INPUT FOR THIS TASK
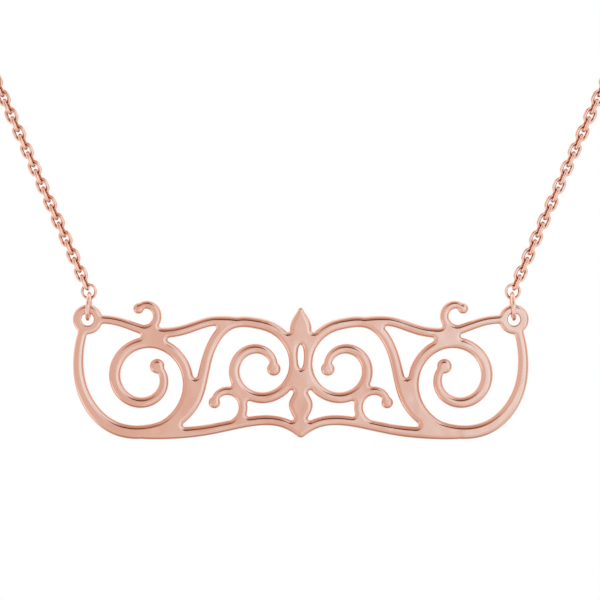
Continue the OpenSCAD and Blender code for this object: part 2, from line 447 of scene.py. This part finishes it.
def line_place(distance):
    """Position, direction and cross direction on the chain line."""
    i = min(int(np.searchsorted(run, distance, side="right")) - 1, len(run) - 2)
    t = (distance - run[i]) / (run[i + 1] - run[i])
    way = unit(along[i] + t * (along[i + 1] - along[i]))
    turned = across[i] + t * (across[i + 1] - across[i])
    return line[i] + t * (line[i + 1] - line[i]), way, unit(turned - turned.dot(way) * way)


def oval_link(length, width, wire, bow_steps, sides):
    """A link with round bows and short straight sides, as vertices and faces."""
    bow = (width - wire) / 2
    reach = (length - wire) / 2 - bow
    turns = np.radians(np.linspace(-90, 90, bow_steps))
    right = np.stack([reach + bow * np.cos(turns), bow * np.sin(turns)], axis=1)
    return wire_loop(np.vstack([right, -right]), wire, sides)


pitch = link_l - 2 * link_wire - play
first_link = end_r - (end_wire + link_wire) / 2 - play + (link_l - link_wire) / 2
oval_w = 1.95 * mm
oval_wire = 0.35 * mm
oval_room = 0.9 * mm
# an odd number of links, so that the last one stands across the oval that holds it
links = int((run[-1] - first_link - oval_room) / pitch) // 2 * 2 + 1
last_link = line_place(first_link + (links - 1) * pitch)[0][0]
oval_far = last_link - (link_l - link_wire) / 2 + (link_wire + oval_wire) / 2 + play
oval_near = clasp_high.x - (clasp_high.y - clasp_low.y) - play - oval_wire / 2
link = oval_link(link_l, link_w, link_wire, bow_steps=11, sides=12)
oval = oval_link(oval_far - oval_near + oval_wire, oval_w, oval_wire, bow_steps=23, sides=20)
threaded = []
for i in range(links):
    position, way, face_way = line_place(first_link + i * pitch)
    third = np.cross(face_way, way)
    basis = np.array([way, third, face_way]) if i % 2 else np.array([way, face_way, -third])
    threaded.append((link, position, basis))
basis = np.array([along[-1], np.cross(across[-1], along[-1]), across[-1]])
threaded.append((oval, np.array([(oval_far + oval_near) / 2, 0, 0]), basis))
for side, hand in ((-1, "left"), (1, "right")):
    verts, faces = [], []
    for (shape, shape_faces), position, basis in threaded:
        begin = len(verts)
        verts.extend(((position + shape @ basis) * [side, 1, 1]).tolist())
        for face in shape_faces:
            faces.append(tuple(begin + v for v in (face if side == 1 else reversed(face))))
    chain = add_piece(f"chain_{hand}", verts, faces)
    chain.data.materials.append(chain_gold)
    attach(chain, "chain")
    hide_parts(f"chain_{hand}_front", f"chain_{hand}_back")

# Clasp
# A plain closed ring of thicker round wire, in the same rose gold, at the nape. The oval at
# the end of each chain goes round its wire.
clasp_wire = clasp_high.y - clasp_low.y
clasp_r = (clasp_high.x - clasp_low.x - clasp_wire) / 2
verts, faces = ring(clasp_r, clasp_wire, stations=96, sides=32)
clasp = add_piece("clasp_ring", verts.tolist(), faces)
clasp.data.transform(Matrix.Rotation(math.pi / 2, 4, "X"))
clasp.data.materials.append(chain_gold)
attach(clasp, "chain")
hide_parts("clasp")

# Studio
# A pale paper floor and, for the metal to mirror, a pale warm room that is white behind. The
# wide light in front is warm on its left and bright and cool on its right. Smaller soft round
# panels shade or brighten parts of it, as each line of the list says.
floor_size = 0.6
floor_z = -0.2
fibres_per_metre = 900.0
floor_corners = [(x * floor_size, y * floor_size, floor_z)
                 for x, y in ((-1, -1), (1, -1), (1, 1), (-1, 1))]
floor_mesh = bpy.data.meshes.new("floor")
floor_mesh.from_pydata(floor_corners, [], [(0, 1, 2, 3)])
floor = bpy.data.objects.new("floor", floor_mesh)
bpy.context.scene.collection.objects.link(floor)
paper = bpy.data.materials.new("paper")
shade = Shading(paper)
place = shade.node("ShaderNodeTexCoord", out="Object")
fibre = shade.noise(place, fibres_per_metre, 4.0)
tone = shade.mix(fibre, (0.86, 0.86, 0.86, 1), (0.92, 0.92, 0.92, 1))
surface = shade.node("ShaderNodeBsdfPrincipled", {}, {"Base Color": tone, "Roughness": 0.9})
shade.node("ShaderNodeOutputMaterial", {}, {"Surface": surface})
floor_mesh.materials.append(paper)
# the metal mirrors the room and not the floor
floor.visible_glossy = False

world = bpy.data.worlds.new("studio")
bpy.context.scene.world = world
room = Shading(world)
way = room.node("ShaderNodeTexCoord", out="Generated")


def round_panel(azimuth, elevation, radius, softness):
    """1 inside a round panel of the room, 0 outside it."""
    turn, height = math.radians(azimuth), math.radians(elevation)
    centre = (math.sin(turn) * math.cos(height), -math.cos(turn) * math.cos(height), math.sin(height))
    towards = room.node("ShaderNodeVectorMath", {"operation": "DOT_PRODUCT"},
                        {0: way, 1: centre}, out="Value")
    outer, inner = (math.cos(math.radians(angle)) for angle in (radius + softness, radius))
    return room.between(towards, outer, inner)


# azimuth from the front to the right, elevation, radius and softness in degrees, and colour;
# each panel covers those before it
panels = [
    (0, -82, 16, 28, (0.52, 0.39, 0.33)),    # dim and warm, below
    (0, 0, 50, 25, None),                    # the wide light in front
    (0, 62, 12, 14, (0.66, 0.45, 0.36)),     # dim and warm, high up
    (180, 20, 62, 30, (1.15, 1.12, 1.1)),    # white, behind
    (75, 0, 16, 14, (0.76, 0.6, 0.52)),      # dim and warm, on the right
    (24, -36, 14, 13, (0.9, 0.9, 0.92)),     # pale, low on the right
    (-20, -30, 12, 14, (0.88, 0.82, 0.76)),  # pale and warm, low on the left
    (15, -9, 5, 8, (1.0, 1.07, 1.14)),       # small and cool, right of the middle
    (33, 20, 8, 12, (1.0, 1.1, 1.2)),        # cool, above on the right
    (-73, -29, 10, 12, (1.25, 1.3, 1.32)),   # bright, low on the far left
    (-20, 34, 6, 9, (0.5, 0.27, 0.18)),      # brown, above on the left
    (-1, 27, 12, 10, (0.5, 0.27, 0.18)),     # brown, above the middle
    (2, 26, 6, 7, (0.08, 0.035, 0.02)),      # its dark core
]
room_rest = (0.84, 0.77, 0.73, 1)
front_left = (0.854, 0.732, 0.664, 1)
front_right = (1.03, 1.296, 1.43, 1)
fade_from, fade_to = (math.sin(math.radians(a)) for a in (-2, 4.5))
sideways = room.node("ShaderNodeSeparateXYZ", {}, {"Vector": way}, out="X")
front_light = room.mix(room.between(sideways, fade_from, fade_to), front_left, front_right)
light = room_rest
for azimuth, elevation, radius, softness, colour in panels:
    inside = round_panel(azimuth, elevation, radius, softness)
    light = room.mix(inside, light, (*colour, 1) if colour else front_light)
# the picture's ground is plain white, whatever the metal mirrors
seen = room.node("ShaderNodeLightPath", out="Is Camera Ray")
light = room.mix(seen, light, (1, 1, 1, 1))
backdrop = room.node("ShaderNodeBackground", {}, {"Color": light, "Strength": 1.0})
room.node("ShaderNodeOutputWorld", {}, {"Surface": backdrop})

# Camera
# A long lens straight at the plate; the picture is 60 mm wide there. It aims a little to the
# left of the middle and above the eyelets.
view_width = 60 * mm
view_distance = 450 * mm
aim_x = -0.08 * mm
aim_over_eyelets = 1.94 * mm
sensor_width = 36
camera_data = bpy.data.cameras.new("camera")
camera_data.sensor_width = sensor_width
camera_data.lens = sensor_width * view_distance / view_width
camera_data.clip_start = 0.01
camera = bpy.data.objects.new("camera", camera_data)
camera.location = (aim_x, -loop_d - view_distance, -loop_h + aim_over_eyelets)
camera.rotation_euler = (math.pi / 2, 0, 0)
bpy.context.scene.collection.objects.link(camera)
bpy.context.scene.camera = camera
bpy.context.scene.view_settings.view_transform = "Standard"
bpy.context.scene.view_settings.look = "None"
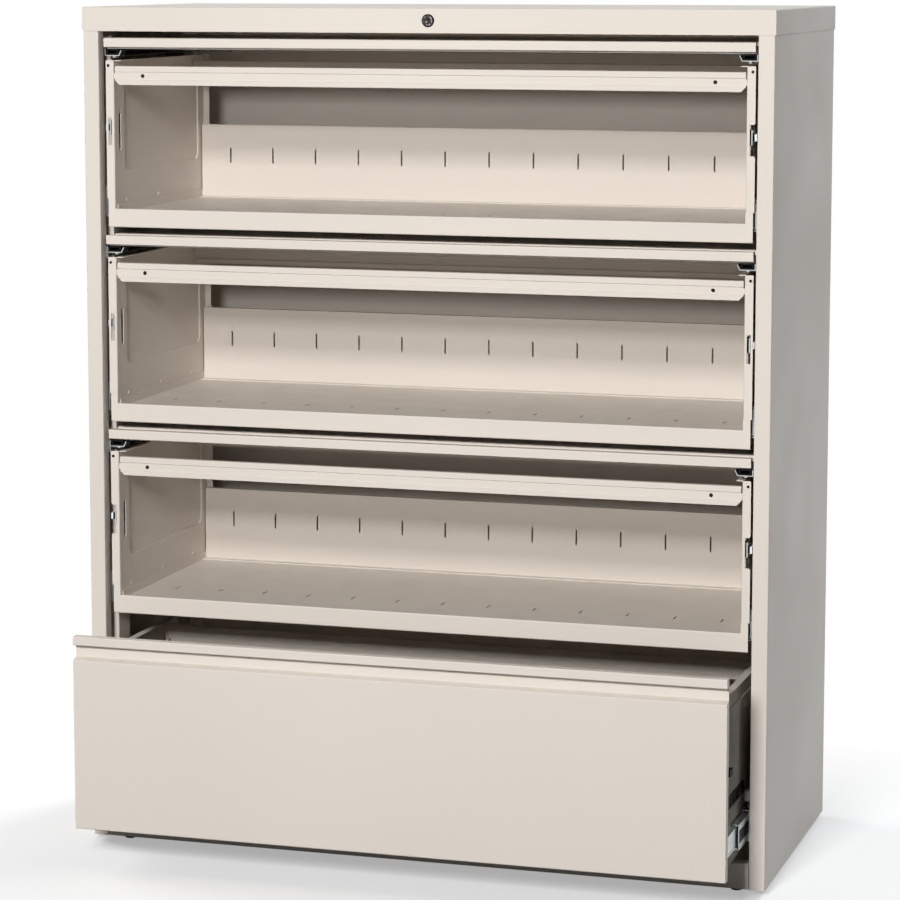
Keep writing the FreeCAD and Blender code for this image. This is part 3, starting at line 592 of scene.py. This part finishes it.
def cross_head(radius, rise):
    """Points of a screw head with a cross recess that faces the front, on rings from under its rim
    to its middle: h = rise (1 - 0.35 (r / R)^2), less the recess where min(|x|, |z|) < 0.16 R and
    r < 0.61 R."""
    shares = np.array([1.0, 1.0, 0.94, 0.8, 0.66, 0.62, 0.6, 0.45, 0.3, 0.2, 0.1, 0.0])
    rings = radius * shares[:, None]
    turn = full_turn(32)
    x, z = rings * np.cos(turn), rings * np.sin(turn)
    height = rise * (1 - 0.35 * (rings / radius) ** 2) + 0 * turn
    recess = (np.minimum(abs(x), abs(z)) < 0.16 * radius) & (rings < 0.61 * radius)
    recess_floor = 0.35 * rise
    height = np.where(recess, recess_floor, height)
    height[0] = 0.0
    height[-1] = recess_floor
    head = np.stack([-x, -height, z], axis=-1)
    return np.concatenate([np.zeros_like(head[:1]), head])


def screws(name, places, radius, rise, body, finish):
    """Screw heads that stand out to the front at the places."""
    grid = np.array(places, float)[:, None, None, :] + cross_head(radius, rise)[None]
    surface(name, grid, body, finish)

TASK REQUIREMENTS
Everything from the first line of the records above to the line containing "return line[i] +", inclusive, should be repeated exactly; leave out the rest.

TASK SOLUTION
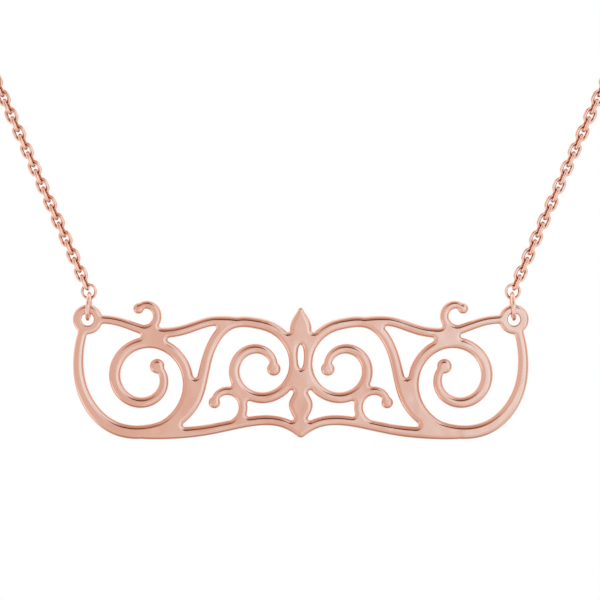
Continue the OpenSCAD and Blender code for this object: part 2, from line 447 of scene.py. This part finishes it.
def line_place(distance):
    """Position, direction and cross direction on the chain line."""
    i = min(int(np.searchsorted(run, distance, side="right")) - 1, len(run) - 2)
    t = (distance - run[i]) / (run[i + 1] - run[i])
    way = unit(along[i] + t * (along[i + 1] - along[i]))
    turned = across[i] + t * (across[i + 1] - across[i])
    return line[i] + t * (line[i + 1] - line[i]), way, unit(turned - turned.dot(way) * way)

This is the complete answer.